_Directive_
Restate every line of the material, word for word.

════════════════

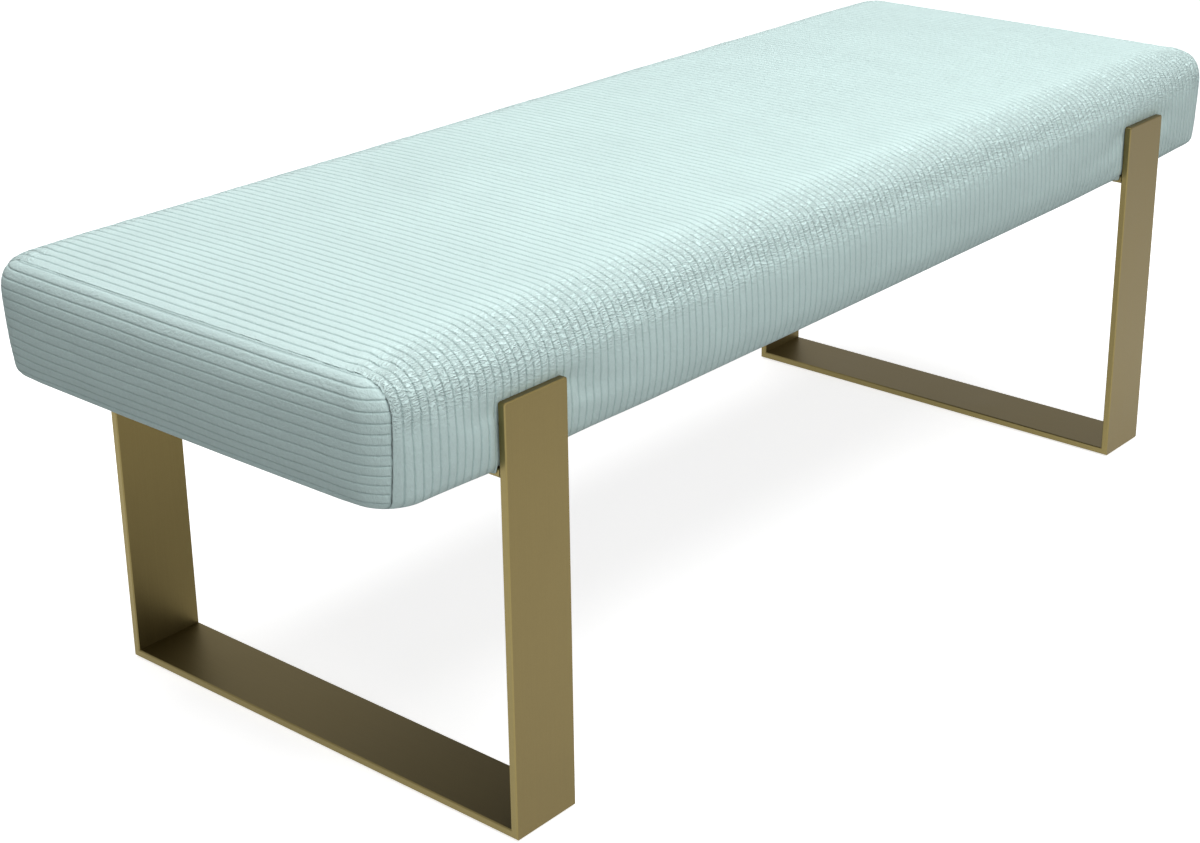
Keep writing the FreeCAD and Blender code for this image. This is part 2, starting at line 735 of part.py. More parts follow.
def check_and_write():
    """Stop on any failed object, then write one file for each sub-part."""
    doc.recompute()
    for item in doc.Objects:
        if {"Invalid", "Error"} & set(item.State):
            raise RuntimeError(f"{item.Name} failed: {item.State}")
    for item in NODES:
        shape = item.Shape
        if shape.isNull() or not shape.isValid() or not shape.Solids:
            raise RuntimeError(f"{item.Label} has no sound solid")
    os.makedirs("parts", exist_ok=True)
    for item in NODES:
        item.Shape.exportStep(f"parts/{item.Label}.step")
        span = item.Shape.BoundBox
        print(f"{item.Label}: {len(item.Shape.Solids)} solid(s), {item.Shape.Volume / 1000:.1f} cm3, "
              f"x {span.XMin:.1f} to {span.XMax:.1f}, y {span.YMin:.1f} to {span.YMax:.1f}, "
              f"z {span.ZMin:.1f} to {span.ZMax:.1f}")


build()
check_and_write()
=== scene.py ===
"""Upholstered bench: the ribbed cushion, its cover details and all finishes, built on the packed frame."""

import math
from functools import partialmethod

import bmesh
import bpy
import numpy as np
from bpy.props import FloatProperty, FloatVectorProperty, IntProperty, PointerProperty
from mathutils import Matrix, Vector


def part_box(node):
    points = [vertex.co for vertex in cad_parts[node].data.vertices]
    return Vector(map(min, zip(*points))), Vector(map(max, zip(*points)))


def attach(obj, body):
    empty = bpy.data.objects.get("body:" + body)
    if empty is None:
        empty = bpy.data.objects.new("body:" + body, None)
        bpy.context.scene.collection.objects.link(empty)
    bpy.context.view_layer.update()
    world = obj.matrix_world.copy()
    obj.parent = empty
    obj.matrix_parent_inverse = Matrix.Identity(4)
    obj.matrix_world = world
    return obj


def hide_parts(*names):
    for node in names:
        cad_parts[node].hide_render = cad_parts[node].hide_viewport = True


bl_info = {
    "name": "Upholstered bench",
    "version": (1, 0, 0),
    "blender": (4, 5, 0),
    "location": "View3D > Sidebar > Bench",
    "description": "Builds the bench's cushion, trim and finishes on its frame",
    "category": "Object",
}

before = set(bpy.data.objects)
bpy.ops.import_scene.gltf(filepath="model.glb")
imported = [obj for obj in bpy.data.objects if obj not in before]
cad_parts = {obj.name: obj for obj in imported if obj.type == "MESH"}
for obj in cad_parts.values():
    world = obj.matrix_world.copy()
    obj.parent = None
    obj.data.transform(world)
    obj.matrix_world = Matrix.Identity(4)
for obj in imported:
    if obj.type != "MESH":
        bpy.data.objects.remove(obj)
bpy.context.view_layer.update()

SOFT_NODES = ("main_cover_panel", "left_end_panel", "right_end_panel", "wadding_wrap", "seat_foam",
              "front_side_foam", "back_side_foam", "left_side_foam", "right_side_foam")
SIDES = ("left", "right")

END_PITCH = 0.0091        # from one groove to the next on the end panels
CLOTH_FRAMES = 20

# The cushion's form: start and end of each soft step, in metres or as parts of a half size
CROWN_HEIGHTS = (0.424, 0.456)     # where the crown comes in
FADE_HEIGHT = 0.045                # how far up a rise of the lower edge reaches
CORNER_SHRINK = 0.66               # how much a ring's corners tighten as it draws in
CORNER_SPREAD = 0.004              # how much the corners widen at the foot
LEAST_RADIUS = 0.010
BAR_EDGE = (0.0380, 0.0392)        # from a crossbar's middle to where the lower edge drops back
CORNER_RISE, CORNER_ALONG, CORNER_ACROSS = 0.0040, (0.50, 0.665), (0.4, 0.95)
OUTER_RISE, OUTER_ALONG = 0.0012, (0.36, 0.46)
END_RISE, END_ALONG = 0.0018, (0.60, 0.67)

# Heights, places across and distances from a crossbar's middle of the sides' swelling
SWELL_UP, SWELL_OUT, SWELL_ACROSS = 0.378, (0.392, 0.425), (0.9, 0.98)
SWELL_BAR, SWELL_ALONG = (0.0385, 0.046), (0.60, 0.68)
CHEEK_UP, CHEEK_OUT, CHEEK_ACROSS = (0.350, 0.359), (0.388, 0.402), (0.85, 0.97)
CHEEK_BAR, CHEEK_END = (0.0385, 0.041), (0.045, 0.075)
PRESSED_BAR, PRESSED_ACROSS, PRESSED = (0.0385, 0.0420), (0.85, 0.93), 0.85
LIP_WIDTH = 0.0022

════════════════

_Task solution_
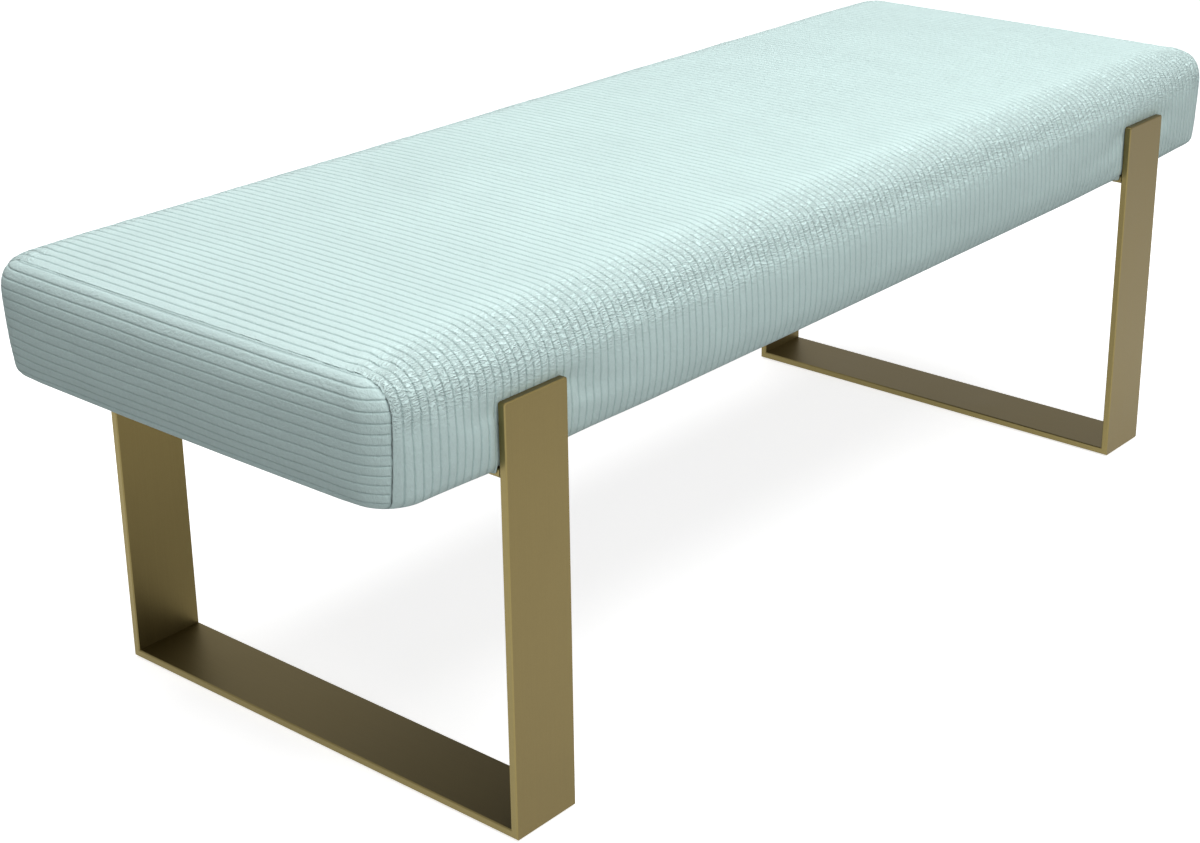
Keep writing the FreeCAD and Blender code for this image. This is part 2, starting at line 735 of part.py. More parts follow.
def check_and_write():
    """Stop on any failed object, then write one file for each sub-part."""
    doc.recompute()
    for item in doc.Objects:
        if {"Invalid", "Error"} & set(item.State):
            raise RuntimeError(f"{item.Name} failed: {item.State}")
    for item in NODES:
        shape = item.Shape
        if shape.isNull() or not shape.isValid() or not shape.Solids:
            raise RuntimeError(f"{item.Label} has no sound solid")
    os.makedirs("parts", exist_ok=True)
    for item in NODES:
        item.Shape.exportStep(f"parts/{item.Label}.step")
        span = item.Shape.BoundBox
        print(f"{item.Label}: {len(item.Shape.Solids)} solid(s), {item.Shape.Volume / 1000:.1f} cm3, "
              f"x {span.XMin:.1f} to {span.XMax:.1f}, y {span.YMin:.1f} to {span.YMax:.1f}, "
              f"z {span.ZMin:.1f} to {span.ZMax:.1f}")


build()
check_and_write()
=== scene.py ===
"""Upholstered bench: the ribbed cushion, its cover details and all finishes, built on the packed frame."""

import math
from functools import partialmethod

import bmesh
import bpy
import numpy as np
from bpy.props import FloatProperty, FloatVectorProperty, IntProperty, PointerProperty
from mathutils import Matrix, Vector


def part_box(node):
    points = [vertex.co for vertex in cad_parts[node].data.vertices]
    return Vector(map(min, zip(*points))), Vector(map(max, zip(*points)))


def attach(obj, body):
    empty = bpy.data.objects.get("body:" + body)
    if empty is None:
        empty = bpy.data.objects.new("body:" + body, None)
        bpy.context.scene.collection.objects.link(empty)
    bpy.context.view_layer.update()
    world = obj.matrix_world.copy()
    obj.parent = empty
    obj.matrix_parent_inverse = Matrix.Identity(4)
    obj.matrix_world = world
    return obj


def hide_parts(*names):
    for node in names:
        cad_parts[node].hide_render = cad_parts[node].hide_viewport = True


bl_info = {
    "name": "Upholstered bench",
    "version": (1, 0, 0),
    "blender": (4, 5, 0),
    "location": "View3D > Sidebar > Bench",
    "description": "Builds the bench's cushion, trim and finishes on its frame",
    "category": "Object",
}

before = set(bpy.data.objects)
bpy.ops.import_scene.gltf(filepath="model.glb")
imported = [obj for obj in bpy.data.objects if obj not in before]
cad_parts = {obj.name: obj for obj in imported if obj.type == "MESH"}
for obj in cad_parts.values():
    world = obj.matrix_world.copy()
    obj.parent = None
    obj.data.transform(world)
    obj.matrix_world = Matrix.Identity(4)
for obj in imported:
    if obj.type != "MESH":
        bpy.data.objects.remove(obj)
bpy.context.view_layer.update()

SOFT_NODES = ("main_cover_panel", "left_end_panel", "right_end_panel", "wadding_wrap", "seat_foam",
              "front_side_foam", "back_side_foam", "left_side_foam", "right_side_foam")
SIDES = ("left", "right")

END_PITCH = 0.0091        # from one groove to the next on the end panels
CLOTH_FRAMES = 20

# The cushion's form: start and end of each soft step, in metres or as parts of a half size
CROWN_HEIGHTS = (0.424, 0.456)     # where the crown comes in
FADE_HEIGHT = 0.045                # how far up a rise of the lower edge reaches
CORNER_SHRINK = 0.66               # how much a ring's corners tighten as it draws in
CORNER_SPREAD = 0.004              # how much the corners widen at the foot
LEAST_RADIUS = 0.010
BAR_EDGE = (0.0380, 0.0392)        # from a crossbar's middle to where the lower edge drops back
CORNER_RISE, CORNER_ALONG, CORNER_ACROSS = 0.0040, (0.50, 0.665), (0.4, 0.95)
OUTER_RISE, OUTER_ALONG = 0.0012, (0.36, 0.46)
END_RISE, END_ALONG = 0.0018, (0.60, 0.67)

# Heights, places across and distances from a crossbar's middle of the sides' swelling
SWELL_UP, SWELL_OUT, SWELL_ACROSS = 0.378, (0.392, 0.425), (0.9, 0.98)
SWELL_BAR, SWELL_ALONG = (0.0385, 0.046), (0.60, 0.68)
CHEEK_UP, CHEEK_OUT, CHEEK_ACROSS = (0.350, 0.359), (0.388, 0.402), (0.85, 0.97)
CHEEK_BAR, CHEEK_END = (0.0385, 0.041), (0.045, 0.075)
PRESSED_BAR, PRESSED_ACROSS, PRESSED = (0.0385, 0.0420), (0.85, 0.93), 0.85
LIP_WIDTH = 0.0022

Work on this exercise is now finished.